→ **DIRECTIONS**: Present the following data again exactly as it is shown.

→ **INFORMATION SUPPLIED**:

____________________

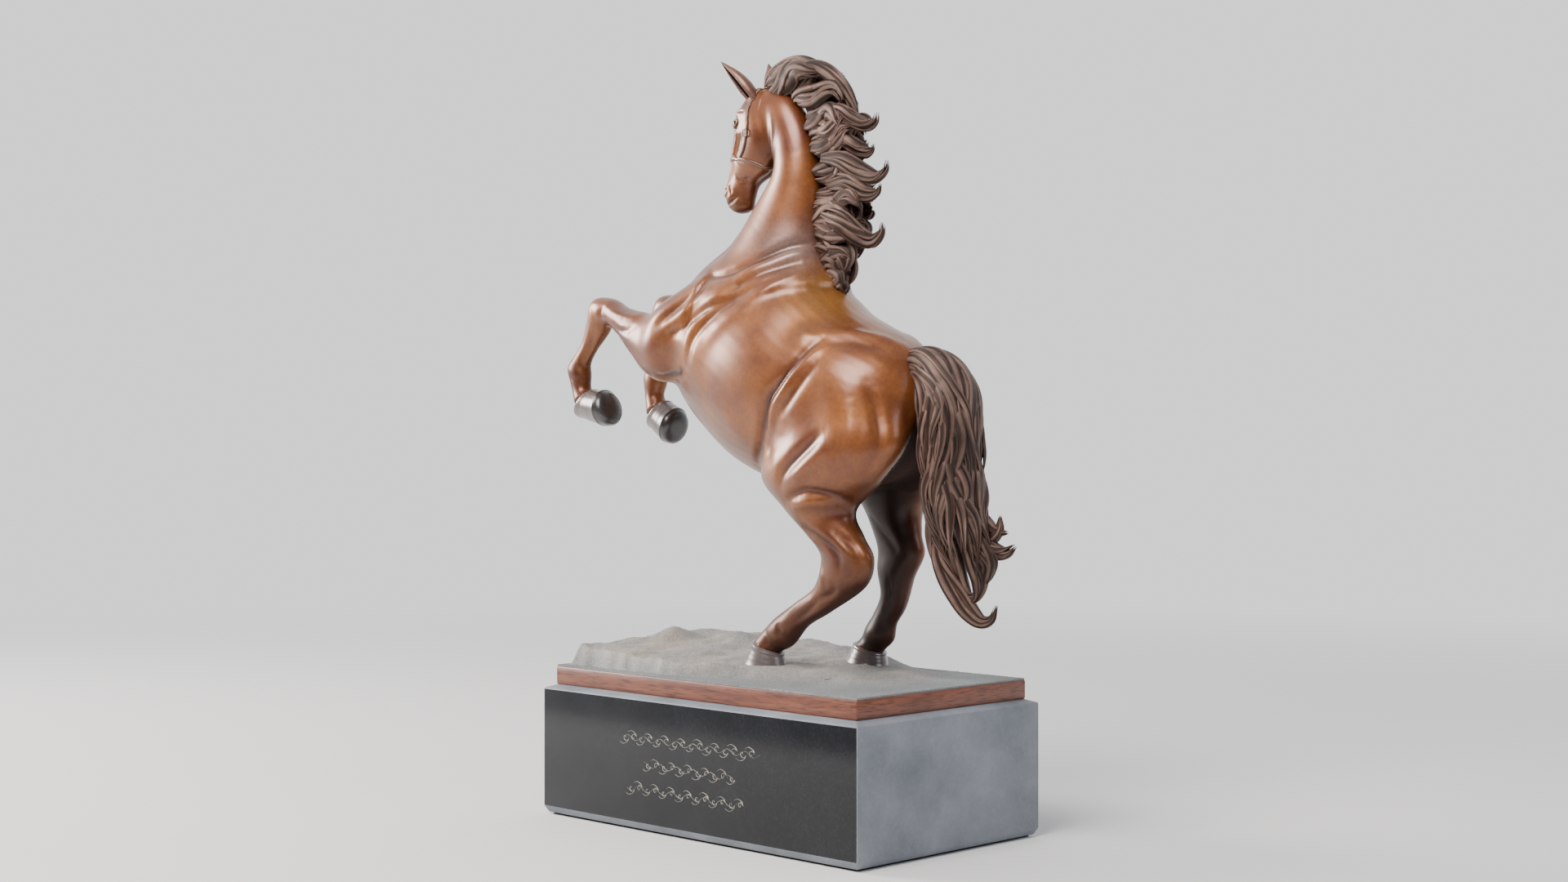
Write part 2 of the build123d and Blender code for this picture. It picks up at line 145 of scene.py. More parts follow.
floor_height = -0.2  # just under the felt
disc_around = 96
disc_turn = np.linspace(0, 2 * np.pi, disc_around, endpoint=False)
disc_radius = np.array([50.0, 300.0, 800.0, 1500.0, 2400.0])
disc_ring = np.arange(disc_around)
disc = np.empty((len(disc_radius), disc_around, 3))
disc[..., 0] = np.outer(disc_radius, np.cos(disc_turn))
disc[..., 1] = np.outer(disc_radius, np.sin(disc_turn))
disc[..., 2] = floor_height
disc = np.vstack([disc.reshape(-1, 3), [[0, 0, floor_height]]])
disc_lid = np.stack([np.full(disc_around, len(disc) - 1), disc_ring, np.roll(disc_ring, -1)], -1)
disc_quads = tube_faces(len(disc_radius), disc_around)[:, ::-1]
sweep = build("floor_disc", disc, disc_quads, disc_lid, creases=80)
sweep_paper, tree, shader = new_material("matt_grey_background_paper")
shader.inputs["Base Color"].default_value = paint("#dedede")
shader.inputs["Roughness"].default_value = 0.95
shader.inputs["Specular IOR Level"].default_value = 0.1
where = add(tree, "ShaderNodeTexCoord")
from_middle = add(tree, "ShaderNodeVectorMath", {}, {0: (where, "Object")}, operation="LENGTH")
still_there = add(tree, "ShaderNodeMapRange", {"From Min": 0.5, "From Max": 2.2, "To Min": 1.0,
                                               "To Max": 0.0},
                  {"Value": (from_middle, "Value")}, interpolation_type="SMOOTHSTEP")
tree.links.new(still_there.outputs["Result"], shader.inputs["Alpha"])
sweep.data.materials.append(sweep_paper)
sweep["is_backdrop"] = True

world = bpy.data.worlds.new("studio_air")
bpy.context.scene.world = world
world.use_nodes = True
air = world.node_tree
look = add(air, "ShaderNodeTexCoord")
towards_wall = add(air, "ShaderNodeVectorMath", {1: (-0.707, 0.707, 0.0)}, {0: (look, "Generated")},
                   operation="DOT_PRODUCT")
room = add(air, "ShaderNodeMapRange", {"From Min": -0.5, "From Max": 0.75, "To Min": 0.22, "To Max": 1.72},
           {"Value": (towards_wall, "Value")}, interpolation_type="SMOOTHSTEP")
air.nodes["Background"].inputs["Color"].default_value = paint("#dedfe0")
air.links.new(room.outputs["Result"], air.nodes["Background"].inputs["Strength"])


def soft_box(name, place, aim, size, watts, colour):
    """A round area light that looks at a point; its local -Z axis is turned onto the aim."""
    lamp = bpy.data.lights.new(name, "AREA")
    lamp.shape = "DISK"
    lamp.size = size
    lamp.energy = watts
    lamp.color = paint(colour)[:3]
    made = bpy.data.objects.new(name, lamp)
    bpy.context.scene.collection.objects.link(made)
    made.location = place
    made.rotation_euler = (Vector(aim) - Vector(place)).to_track_quat("-Z", "Y").to_euler()
    return made


soft_box("chest_side_box", (-1.9, -0.8, 0.9), (0, 0, 0.33), 0.9, 62, "#fffaf4")
soft_box("left_high_box", (0.3, -1.5, 1.8), (0, 0, 0.33), 1.3, 72, "#fffaf4")
soft_box("tail_side_box", (1.9, 0.3, 1.1), (0, 0, 0.25), 1.0, 9, "#eef3ff")

camera_data = bpy.data.cameras.new("camera")
camera_data.lens = 50
camera_data.sensor_width = 36
camera = bpy.data.objects.new("camera", camera_data)
bpy.context.scene.collection.objects.link(camera)
camera.location = (1.0621, -1.0621, 0.2645)
camera.rotation_euler = (np.pi / 2, 0, np.pi / 4)
bpy.context.scene.camera = camera

# ------------------------------------------------------------------ felt pad
# Black pressed wool felt glued under the block, cut 5 mm short of its sides.
# It stays as the CAD has it; only its rim shows from very low down.

felt, tree, shader = new_material("black_pressed_wool_felt")
coords = add(tree, "ShaderNodeTexCoord")
fuzz = add(tree, "ShaderNodeTexNoise", {"Scale": 900, "Detail": 4}, {"Vector": (coords, "Object")})
felt_tone = ramp(tree, fuzz, "Fac", [(0.3, "#101012"), (0.7, "#2a2a2e")])
tree.links.new(felt_tone.outputs[0], shader.inputs["Base Color"])
shader.inputs["Roughness"].default_value = 0.95
fuzz_relief = add(tree, "ShaderNodeBump", {"Strength": 0.5, "Distance": 0.0003}, {"Height": (fuzz, "Fac")})
tree.links.new(fuzz_relief.outputs[0], shader.inputs["Normal"])
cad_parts["felt_pad"].material_slots[0].material = felt

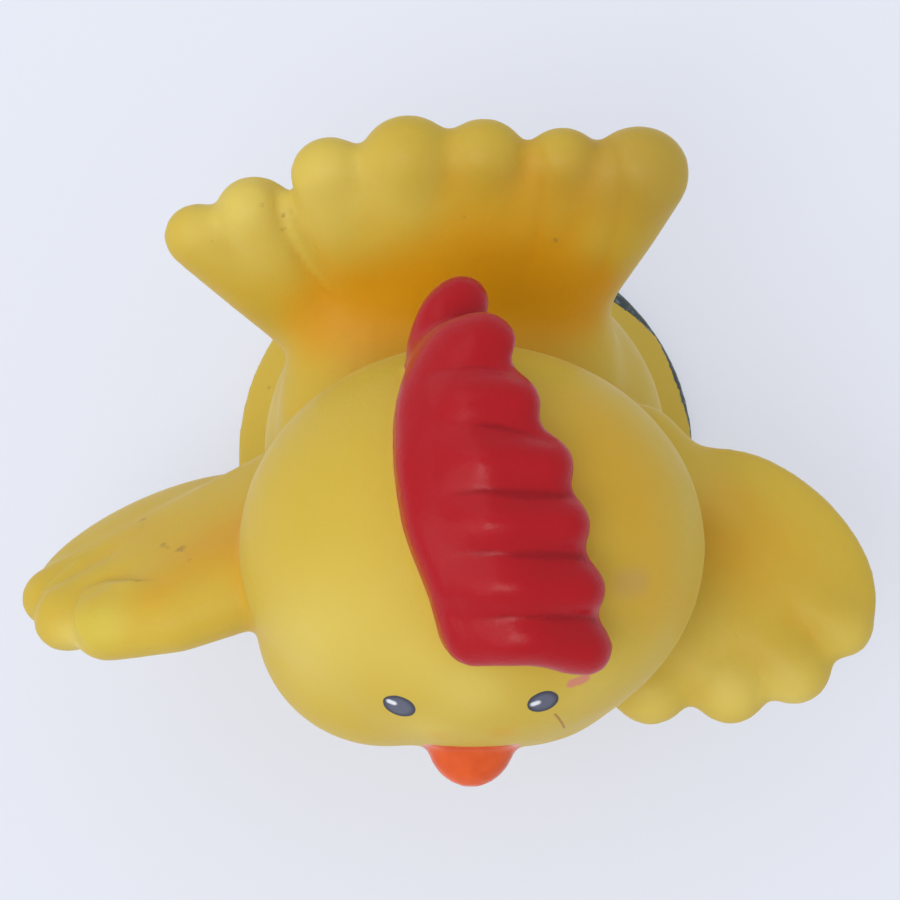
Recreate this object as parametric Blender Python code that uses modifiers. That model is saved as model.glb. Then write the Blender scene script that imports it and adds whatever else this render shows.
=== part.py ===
"""A soft one-piece rubber hen: round head, flopped comb, spread wings, tail fan and flat round foot.

Lengths are in millimetres and angles in degrees until the last step, which turns the mesh to metres.
The hen faces -Y, its left and right are those of the picture (-X and +X), and it stands on z = 0.
"""

import math

import bmesh
import bpy
from mathutils import Matrix, Vector

METRES_PER_MM = 0.001

# Foot: a low flared skirt with a flat underside that the hen stands on
FOOT_RADIUS = 29.9
FOOT_ASIDE = 0.1
FOOT_EDGE_HEIGHT = 3.0
FOOT_EDGE_ROUND = 1.2
FOOT_FLARE_RADIUS = 20.0
FOOT_FLARE_HEIGHT = 11.0
FOOT_SUNK = 0.5

# Torso: an egg that leans back over the foot
TORSO_WIDTH = 51.0
TORSO_LENGTH = 50.0
TORSO_HEIGHT = 38.0
TORSO_FORWARD = 4.5
TORSO_LEVEL = 21.0

# Head
HEAD_WIDTH = 55.0
HEAD_LENGTH = 48.0
HEAD_HEIGHT = 47.0
HEAD_ASIDE = 0.6
HEAD_FORWARD = 23.6
HEAD_LEVEL = 50.0

# Cheeks: fuller balls low on both sides of the beak
CHEEK_RADIUS = 15.5
CHEEK_SPREAD = 7.9
CHEEK_ASIDE = -2.3
CHEEK_FORWARD = 7.5
CHEEK_DROP = 4.0

# Beak: a blunt bill with a low bridge running up the face
BEAK_WIDTH = 10.0
BEAK_ASIDE = -0.1
BEAK_HEIGHT = 8.0
BEAK_LENGTH = 12.0
BEAK_REACH = 28.0
BEAK_DROP = 5.5
BRIDGE_RADIUS = 4.6
BRIDGE_RISE = 6.5

# Comb: seven lobes from rear to front, flopped over to +X. Each root and tip is given by its angles
# at the head's centre: aside toward +X, then forward from the crown.
COMB_ROOTS = (
    (-10.1, -50.0), (-9.6, -39.9), (-12.1, -26.6), (-11.8, -8.9), (-9.5, 7.1), (-4.0, 22.8), (0.9, 37.0),
)
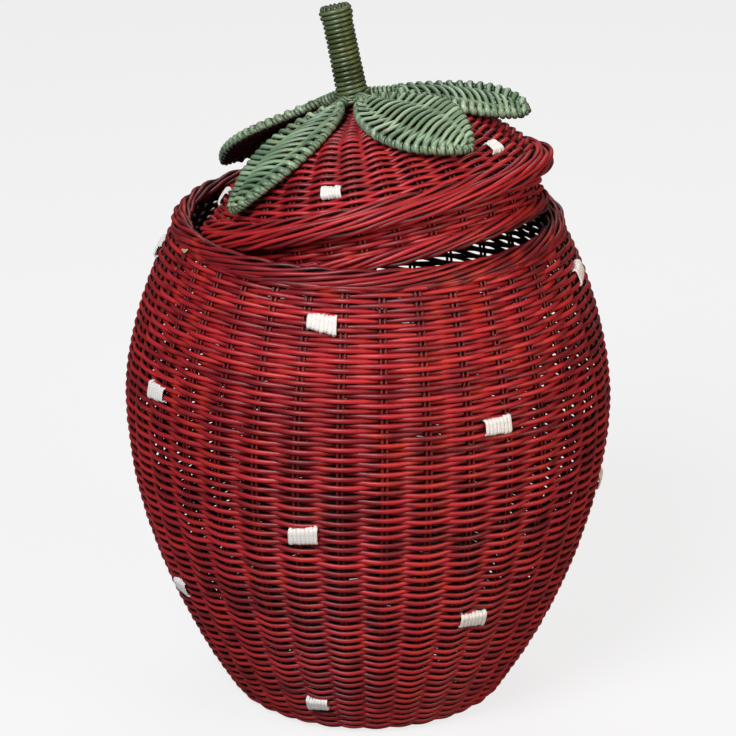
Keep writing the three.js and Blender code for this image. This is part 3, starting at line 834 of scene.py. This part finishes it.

____________________

→ **OUTPUT**:
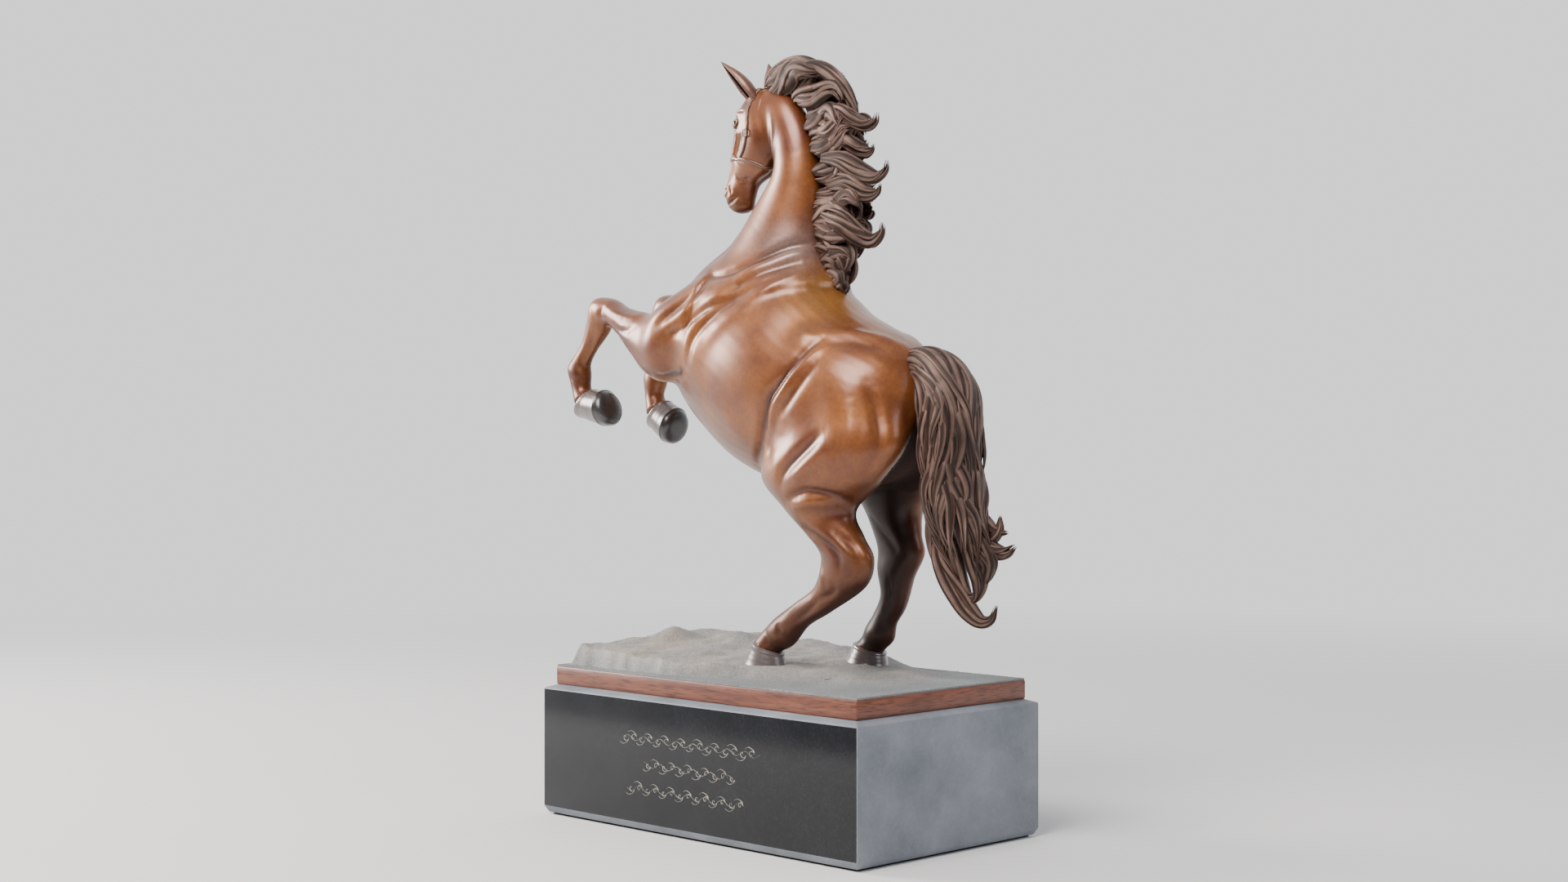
Write part 2 of the build123d and Blender code for this picture. It picks up at line 145 of scene.py. More parts follow.
floor_height = -0.2  # just under the felt
disc_around = 96
disc_turn = np.linspace(0, 2 * np.pi, disc_around, endpoint=False)
disc_radius = np.array([50.0, 300.0, 800.0, 1500.0, 2400.0])
disc_ring = np.arange(disc_around)
disc = np.empty((len(disc_radius), disc_around, 3))
disc[..., 0] = np.outer(disc_radius, np.cos(disc_turn))
disc[..., 1] = np.outer(disc_radius, np.sin(disc_turn))
disc[..., 2] = floor_height
disc = np.vstack([disc.reshape(-1, 3), [[0, 0, floor_height]]])
disc_lid = np.stack([np.full(disc_around, len(disc) - 1), disc_ring, np.roll(disc_ring, -1)], -1)
disc_quads = tube_faces(len(disc_radius), disc_around)[:, ::-1]
sweep = build("floor_disc", disc, disc_quads, disc_lid, creases=80)
sweep_paper, tree, shader = new_material("matt_grey_background_paper")
shader.inputs["Base Color"].default_value = paint("#dedede")
shader.inputs["Roughness"].default_value = 0.95
shader.inputs["Specular IOR Level"].default_value = 0.1
where = add(tree, "ShaderNodeTexCoord")
from_middle = add(tree, "ShaderNodeVectorMath", {}, {0: (where, "Object")}, operation="LENGTH")
still_there = add(tree, "ShaderNodeMapRange", {"From Min": 0.5, "From Max": 2.2, "To Min": 1.0,
                                               "To Max": 0.0},
                  {"Value": (from_middle, "Value")}, interpolation_type="SMOOTHSTEP")
tree.links.new(still_there.outputs["Result"], shader.inputs["Alpha"])
sweep.data.materials.append(sweep_paper)
sweep["is_backdrop"] = True

world = bpy.data.worlds.new("studio_air")
bpy.context.scene.world = world
world.use_nodes = True
air = world.node_tree
look = add(air, "ShaderNodeTexCoord")
towards_wall = add(air, "ShaderNodeVectorMath", {1: (-0.707, 0.707, 0.0)}, {0: (look, "Generated")},
                   operation="DOT_PRODUCT")
room = add(air, "ShaderNodeMapRange", {"From Min": -0.5, "From Max": 0.75, "To Min": 0.22, "To Max": 1.72},
           {"Value": (towards_wall, "Value")}, interpolation_type="SMOOTHSTEP")
air.nodes["Background"].inputs["Color"].default_value = paint("#dedfe0")
air.links.new(room.outputs["Result"], air.nodes["Background"].inputs["Strength"])


def soft_box(name, place, aim, size, watts, colour):
    """A round area light that looks at a point; its local -Z axis is turned onto the aim."""
    lamp = bpy.data.lights.new(name, "AREA")
    lamp.shape = "DISK"
    lamp.size = size
    lamp.energy = watts
    lamp.color = paint(colour)[:3]
    made = bpy.data.objects.new(name, lamp)
    bpy.context.scene.collection.objects.link(made)
    made.location = place
    made.rotation_euler = (Vector(aim) - Vector(place)).to_track_quat("-Z", "Y").to_euler()
    return made


soft_box("chest_side_box", (-1.9, -0.8, 0.9), (0, 0, 0.33), 0.9, 62, "#fffaf4")
soft_box("left_high_box", (0.3, -1.5, 1.8), (0, 0, 0.33), 1.3, 72, "#fffaf4")
soft_box("tail_side_box", (1.9, 0.3, 1.1), (0, 0, 0.25), 1.0, 9, "#eef3ff")

camera_data = bpy.data.cameras.new("camera")
camera_data.lens = 50
camera_data.sensor_width = 36
camera = bpy.data.objects.new("camera", camera_data)
bpy.context.scene.collection.objects.link(camera)
camera.location = (1.0621, -1.0621, 0.2645)
camera.rotation_euler = (np.pi / 2, 0, np.pi / 4)
bpy.context.scene.camera = camera

# ------------------------------------------------------------------ felt pad
# Black pressed wool felt glued under the block, cut 5 mm short of its sides.
# It stays as the CAD has it; only its rim shows from very low down.

felt, tree, shader = new_material("black_pressed_wool_felt")
coords = add(tree, "ShaderNodeTexCoord")
fuzz = add(tree, "ShaderNodeTexNoise", {"Scale": 900, "Detail": 4}, {"Vector": (coords, "Object")})
felt_tone = ramp(tree, fuzz, "Fac", [(0.3, "#101012"), (0.7, "#2a2a2e")])
tree.links.new(felt_tone.outputs[0], shader.inputs["Base Color"])
shader.inputs["Roughness"].default_value = 0.95
fuzz_relief = add(tree, "ShaderNodeBump", {"Strength": 0.5, "Distance": 0.0003}, {"Height": (fuzz, "Fac")})
tree.links.new(fuzz_relief.outputs[0], shader.inputs["Normal"])
cad_parts["felt_pad"].material_slots[0].material = felt

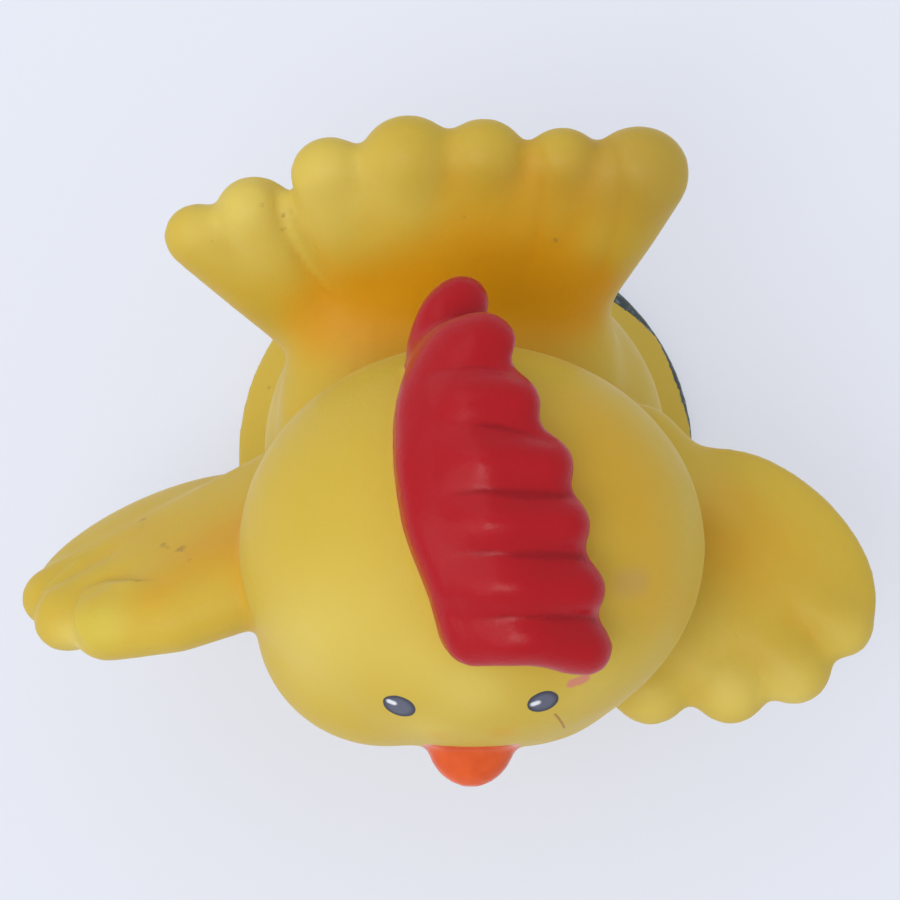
Recreate this object as parametric Blender Python code that uses modifiers. That model is saved as model.glb. Then write the Blender scene script that imports it and adds whatever else this render shows.
=== part.py ===
"""A soft one-piece rubber hen: round head, flopped comb, spread wings, tail fan and flat round foot.

Lengths are in millimetres and angles in degrees until the last step, which turns the mesh to metres.
The hen faces -Y, its left and right are those of the picture (-X and +X), and it stands on z = 0.
"""

import math

import bmesh
import bpy
from mathutils import Matrix, Vector

METRES_PER_MM = 0.001

# Foot: a low flared skirt with a flat underside that the hen stands on
FOOT_RADIUS = 29.9
FOOT_ASIDE = 0.1
FOOT_EDGE_HEIGHT = 3.0
FOOT_EDGE_ROUND = 1.2
FOOT_FLARE_RADIUS = 20.0
FOOT_FLARE_HEIGHT = 11.0
FOOT_SUNK = 0.5

# Torso: an egg that leans back over the foot
TORSO_WIDTH = 51.0
TORSO_LENGTH = 50.0
TORSO_HEIGHT = 38.0
TORSO_FORWARD = 4.5
TORSO_LEVEL = 21.0

# Head
HEAD_WIDTH = 55.0
HEAD_LENGTH = 48.0
HEAD_HEIGHT = 47.0
HEAD_ASIDE = 0.6
HEAD_FORWARD = 23.6
HEAD_LEVEL = 50.0

# Cheeks: fuller balls low on both sides of the beak
CHEEK_RADIUS = 15.5
CHEEK_SPREAD = 7.9
CHEEK_ASIDE = -2.3
CHEEK_FORWARD = 7.5
CHEEK_DROP = 4.0

# Beak: a blunt bill with a low bridge running up the face
BEAK_WIDTH = 10.0
BEAK_ASIDE = -0.1
BEAK_HEIGHT = 8.0
BEAK_LENGTH = 12.0
BEAK_REACH = 28.0
BEAK_DROP = 5.5
BRIDGE_RADIUS = 4.6
BRIDGE_RISE = 6.5

# Comb: seven lobes from rear to front, flopped over to +X. Each root and tip is given by its angles
# at the head's centre: aside toward +X, then forward from the crown.
COMB_ROOTS = (
    (-10.1, -50.0), (-9.6, -39.9), (-12.1, -26.6), (-11.8, -8.9), (-9.5, 7.1), (-4.0, 22.8), (0.9, 37.0),
)
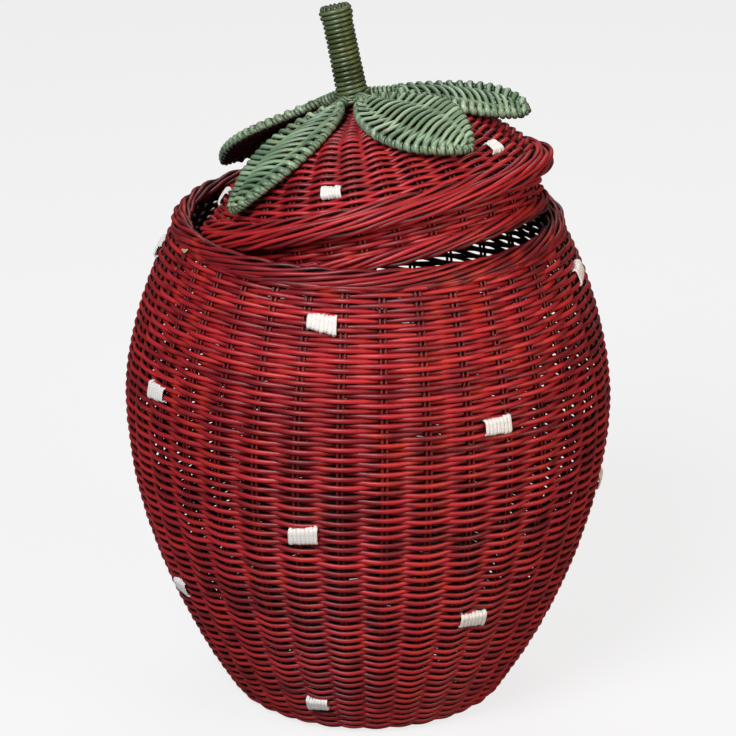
Keep writing the three.js and Blender code for this image. This is part 3, starting at line 834 of scene.py. This part finishes it.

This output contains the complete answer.